Multiobjective optimization for sustainable design of fibre reinforced polymer composite structures

Abstract

One approach for decreasing costs in lightweight structures using (FRP) composite materials adopting hybrid constructions is proposed. In this approach expensive and high-stiffness materials are used together with inexpensive and low-stiffness material. The optimal design procedure considers sizing, topology and material selection addressed in a multiobjective design optimization (MDO) framework, which considers minimum weight or cost and minimum strain energy. The trade-off between the objectives, depending on given stress, displacement and buckling constraints imposed on composite structures, is searched. Ply angles and ply thicknesses of shell laminates, the cross section dimensions of stiffeners and the variables related to material distribution are considered as design variables. A multiobjective memetic algorithm (MOMA) searching the Pareto-optimal front based on non-dominance concepts is proposed. MOMA is an evolutionary algorithm based on Darwin principles together with learning procedures using Dawkins concepts.

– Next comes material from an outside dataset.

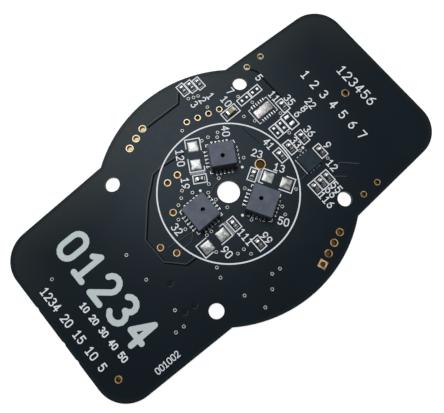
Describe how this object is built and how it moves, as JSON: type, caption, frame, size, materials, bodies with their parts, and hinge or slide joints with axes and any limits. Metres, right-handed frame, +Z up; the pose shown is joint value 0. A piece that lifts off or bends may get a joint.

MOMA applies multiple learning procedures exploring different cultural transmission rules. The approach is based on multiple populations, species conservation, migration, self-adaptive, local search, controlled mutation, age control and features-based allele's statistics. MOMA is promising in MDO with the aim of obtaining lightweight design solutions for composite structures and indicating alternative optimal designs what might be very important for the designers. (c) Civil-Comp Press, 2015.